((

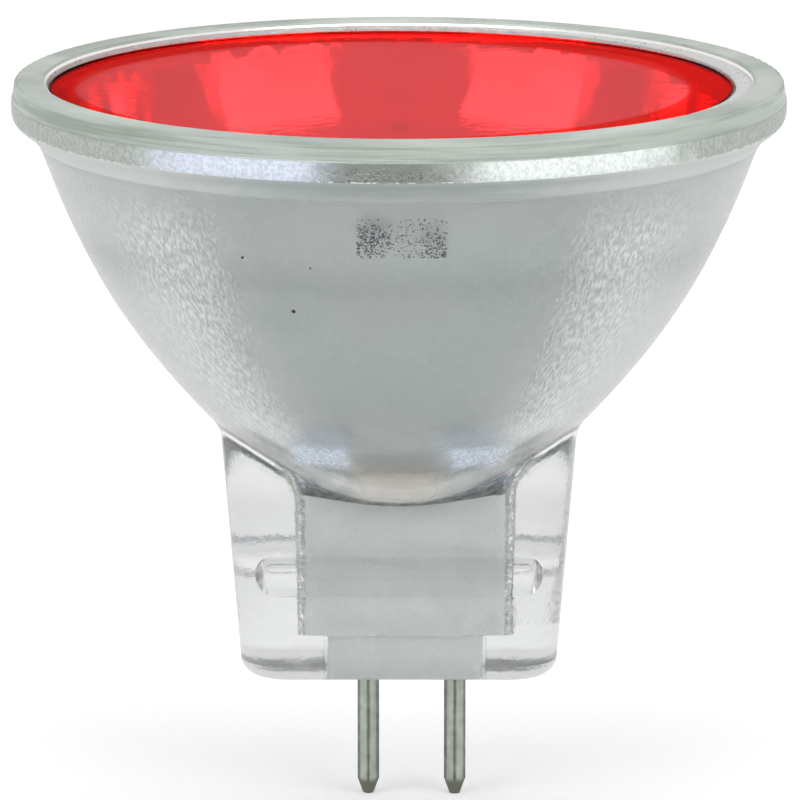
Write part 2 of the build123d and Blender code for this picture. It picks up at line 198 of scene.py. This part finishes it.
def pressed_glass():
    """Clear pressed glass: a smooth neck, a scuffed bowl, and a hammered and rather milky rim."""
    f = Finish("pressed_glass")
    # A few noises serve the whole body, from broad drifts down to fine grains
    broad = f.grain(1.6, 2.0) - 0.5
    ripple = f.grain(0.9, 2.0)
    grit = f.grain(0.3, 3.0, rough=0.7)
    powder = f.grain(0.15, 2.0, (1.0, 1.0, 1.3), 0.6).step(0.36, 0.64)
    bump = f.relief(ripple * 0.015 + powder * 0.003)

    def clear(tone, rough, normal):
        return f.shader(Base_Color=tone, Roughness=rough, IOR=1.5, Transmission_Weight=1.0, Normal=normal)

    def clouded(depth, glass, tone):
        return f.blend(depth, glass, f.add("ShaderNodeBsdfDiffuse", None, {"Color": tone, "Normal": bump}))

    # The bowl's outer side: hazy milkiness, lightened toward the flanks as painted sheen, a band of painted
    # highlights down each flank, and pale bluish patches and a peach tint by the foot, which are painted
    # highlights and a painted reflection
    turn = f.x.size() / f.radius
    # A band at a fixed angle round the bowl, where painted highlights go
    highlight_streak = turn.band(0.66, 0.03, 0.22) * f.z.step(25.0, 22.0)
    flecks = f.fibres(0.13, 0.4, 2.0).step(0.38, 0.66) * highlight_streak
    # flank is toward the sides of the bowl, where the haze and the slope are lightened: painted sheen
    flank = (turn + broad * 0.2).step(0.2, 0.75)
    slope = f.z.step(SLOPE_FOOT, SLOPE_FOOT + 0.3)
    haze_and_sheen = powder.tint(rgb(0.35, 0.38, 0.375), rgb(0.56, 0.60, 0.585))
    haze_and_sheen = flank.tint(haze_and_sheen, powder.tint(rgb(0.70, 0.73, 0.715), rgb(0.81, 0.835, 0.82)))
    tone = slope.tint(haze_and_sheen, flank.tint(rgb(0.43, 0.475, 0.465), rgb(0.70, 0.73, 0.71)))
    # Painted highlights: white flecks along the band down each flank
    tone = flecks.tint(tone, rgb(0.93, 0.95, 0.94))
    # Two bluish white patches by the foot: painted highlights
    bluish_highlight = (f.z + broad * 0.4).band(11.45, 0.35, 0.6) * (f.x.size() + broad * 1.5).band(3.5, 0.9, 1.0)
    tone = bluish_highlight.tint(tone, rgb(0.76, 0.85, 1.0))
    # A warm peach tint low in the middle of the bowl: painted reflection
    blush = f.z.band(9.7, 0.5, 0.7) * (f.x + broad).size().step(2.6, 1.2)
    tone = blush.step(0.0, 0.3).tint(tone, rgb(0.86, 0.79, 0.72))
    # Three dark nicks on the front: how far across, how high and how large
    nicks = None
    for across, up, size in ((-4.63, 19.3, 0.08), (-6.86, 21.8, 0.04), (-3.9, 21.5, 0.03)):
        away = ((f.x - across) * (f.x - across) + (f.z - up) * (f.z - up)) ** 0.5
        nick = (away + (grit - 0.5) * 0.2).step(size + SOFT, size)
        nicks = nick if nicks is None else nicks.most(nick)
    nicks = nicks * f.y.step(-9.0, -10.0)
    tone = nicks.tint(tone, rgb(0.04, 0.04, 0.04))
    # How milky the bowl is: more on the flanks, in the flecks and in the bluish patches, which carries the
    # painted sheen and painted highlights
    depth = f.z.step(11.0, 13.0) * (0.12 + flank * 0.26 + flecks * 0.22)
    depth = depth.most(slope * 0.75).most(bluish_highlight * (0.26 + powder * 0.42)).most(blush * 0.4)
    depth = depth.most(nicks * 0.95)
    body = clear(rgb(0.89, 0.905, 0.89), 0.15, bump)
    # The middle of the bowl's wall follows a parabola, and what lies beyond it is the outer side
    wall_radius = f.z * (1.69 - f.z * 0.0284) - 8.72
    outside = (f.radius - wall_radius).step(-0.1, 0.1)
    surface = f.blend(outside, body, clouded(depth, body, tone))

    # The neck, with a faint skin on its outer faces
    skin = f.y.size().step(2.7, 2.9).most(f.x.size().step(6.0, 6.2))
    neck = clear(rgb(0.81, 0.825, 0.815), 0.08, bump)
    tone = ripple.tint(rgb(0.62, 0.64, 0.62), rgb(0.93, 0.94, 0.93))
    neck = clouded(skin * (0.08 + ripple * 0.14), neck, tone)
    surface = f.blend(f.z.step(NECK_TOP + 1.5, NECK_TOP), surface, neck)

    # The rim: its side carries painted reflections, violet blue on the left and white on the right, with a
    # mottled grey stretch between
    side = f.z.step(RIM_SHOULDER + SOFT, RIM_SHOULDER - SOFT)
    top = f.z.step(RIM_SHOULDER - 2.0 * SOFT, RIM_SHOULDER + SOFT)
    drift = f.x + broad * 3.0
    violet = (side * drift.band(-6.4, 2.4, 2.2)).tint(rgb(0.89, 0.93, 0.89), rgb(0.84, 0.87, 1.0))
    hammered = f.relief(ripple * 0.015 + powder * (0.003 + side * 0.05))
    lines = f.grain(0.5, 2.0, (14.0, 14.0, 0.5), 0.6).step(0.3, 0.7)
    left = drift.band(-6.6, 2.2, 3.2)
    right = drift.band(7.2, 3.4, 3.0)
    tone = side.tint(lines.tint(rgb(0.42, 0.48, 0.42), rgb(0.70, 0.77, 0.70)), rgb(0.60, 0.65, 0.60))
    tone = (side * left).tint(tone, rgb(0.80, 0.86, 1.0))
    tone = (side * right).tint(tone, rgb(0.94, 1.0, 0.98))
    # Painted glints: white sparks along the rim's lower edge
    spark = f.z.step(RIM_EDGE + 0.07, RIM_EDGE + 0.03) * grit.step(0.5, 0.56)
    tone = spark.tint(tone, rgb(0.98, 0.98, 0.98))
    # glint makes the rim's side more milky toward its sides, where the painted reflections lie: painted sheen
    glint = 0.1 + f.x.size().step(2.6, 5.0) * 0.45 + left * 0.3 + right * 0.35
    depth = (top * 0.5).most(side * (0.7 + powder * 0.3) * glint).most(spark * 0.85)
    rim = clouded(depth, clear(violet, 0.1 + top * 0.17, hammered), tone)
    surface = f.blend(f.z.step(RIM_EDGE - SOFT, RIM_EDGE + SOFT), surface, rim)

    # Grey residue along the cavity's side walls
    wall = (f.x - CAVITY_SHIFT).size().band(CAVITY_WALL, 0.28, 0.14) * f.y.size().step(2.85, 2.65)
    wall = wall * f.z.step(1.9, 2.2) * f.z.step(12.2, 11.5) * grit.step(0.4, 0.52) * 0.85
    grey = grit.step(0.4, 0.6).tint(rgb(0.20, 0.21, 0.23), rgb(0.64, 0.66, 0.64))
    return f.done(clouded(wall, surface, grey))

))
((

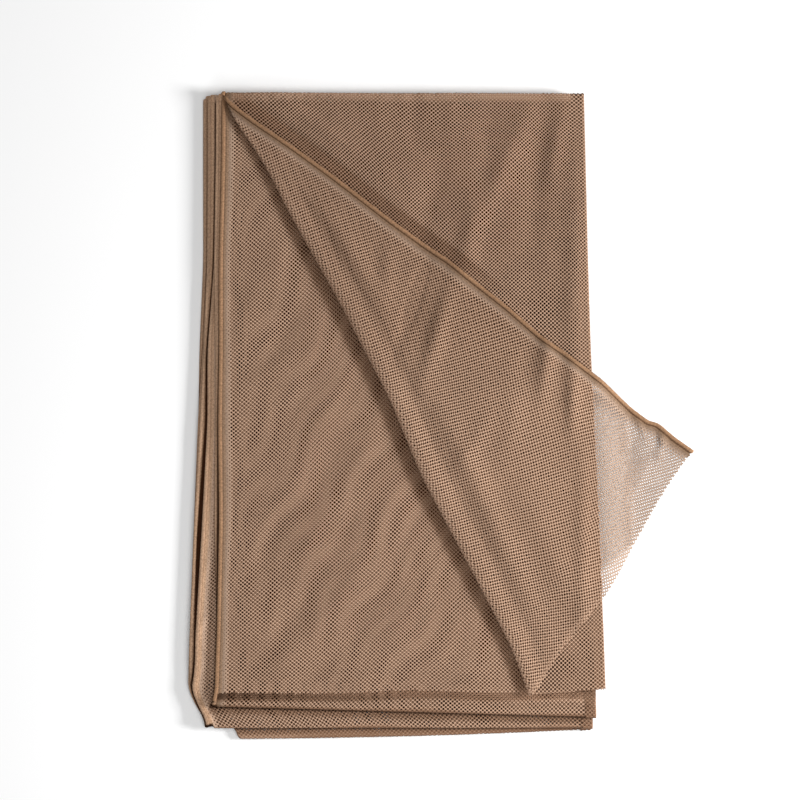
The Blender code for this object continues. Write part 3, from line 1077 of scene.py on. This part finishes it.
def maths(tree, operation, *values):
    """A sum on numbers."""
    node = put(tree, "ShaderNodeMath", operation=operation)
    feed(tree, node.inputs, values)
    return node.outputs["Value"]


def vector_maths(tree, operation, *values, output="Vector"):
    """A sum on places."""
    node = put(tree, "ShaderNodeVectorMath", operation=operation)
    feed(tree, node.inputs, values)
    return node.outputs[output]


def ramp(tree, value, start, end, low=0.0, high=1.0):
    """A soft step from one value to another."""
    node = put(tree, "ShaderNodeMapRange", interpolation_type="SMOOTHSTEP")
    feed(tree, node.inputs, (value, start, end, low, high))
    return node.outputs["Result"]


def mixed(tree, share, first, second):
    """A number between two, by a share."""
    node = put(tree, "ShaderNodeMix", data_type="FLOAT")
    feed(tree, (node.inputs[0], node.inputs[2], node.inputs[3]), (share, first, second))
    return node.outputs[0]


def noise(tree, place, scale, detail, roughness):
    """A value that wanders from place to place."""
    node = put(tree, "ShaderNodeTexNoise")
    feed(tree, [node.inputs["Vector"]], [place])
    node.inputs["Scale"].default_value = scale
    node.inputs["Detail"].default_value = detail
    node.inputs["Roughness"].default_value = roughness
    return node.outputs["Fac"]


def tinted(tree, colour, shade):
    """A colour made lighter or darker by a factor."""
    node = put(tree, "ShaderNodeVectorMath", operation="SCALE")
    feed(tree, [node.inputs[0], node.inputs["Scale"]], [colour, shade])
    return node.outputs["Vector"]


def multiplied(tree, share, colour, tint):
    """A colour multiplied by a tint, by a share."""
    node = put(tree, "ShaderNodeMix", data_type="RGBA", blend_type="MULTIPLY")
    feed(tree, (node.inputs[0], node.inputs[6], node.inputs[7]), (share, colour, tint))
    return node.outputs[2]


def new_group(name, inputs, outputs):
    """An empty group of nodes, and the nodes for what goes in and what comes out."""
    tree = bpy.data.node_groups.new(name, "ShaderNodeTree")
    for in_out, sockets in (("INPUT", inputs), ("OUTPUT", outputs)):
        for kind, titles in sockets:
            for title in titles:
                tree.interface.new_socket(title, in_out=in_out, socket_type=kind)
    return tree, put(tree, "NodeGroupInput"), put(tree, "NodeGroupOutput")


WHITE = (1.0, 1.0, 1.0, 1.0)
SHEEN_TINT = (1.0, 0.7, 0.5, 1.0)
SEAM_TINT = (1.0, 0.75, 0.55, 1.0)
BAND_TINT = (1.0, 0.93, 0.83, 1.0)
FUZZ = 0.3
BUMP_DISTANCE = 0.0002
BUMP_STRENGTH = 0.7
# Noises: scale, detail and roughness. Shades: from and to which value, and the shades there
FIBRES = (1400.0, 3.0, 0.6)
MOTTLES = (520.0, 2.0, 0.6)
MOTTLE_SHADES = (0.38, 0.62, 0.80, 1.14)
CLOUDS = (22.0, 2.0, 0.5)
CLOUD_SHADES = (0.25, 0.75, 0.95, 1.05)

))

> _TASK REQUIREMENTS_:
Look through the entries above and quote exactly the lines from the line with "The Blender code" to the line with "return node.outputs[0]", counting both of those lines.

> _WRITTEN REPLY_:
The Blender code for this object continues. Write part 3, from line 1077 of scene.py on. This part finishes it.
def maths(tree, operation, *values):
    """A sum on numbers."""
    node = put(tree, "ShaderNodeMath", operation=operation)
    feed(tree, node.inputs, values)
    return node.outputs["Value"]


def vector_maths(tree, operation, *values, output="Vector"):
    """A sum on places."""
    node = put(tree, "ShaderNodeVectorMath", operation=operation)
    feed(tree, node.inputs, values)
    return node.outputs[output]


def ramp(tree, value, start, end, low=0.0, high=1.0):
    """A soft step from one value to another."""
    node = put(tree, "ShaderNodeMapRange", interpolation_type="SMOOTHSTEP")
    feed(tree, node.inputs, (value, start, end, low, high))
    return node.outputs["Result"]


def mixed(tree, share, first, second):
    """A number between two, by a share."""
    node = put(tree, "ShaderNodeMix", data_type="FLOAT")
    feed(tree, (node.inputs[0], node.inputs[2], node.inputs[3]), (share, first, second))
    return node.outputs[0]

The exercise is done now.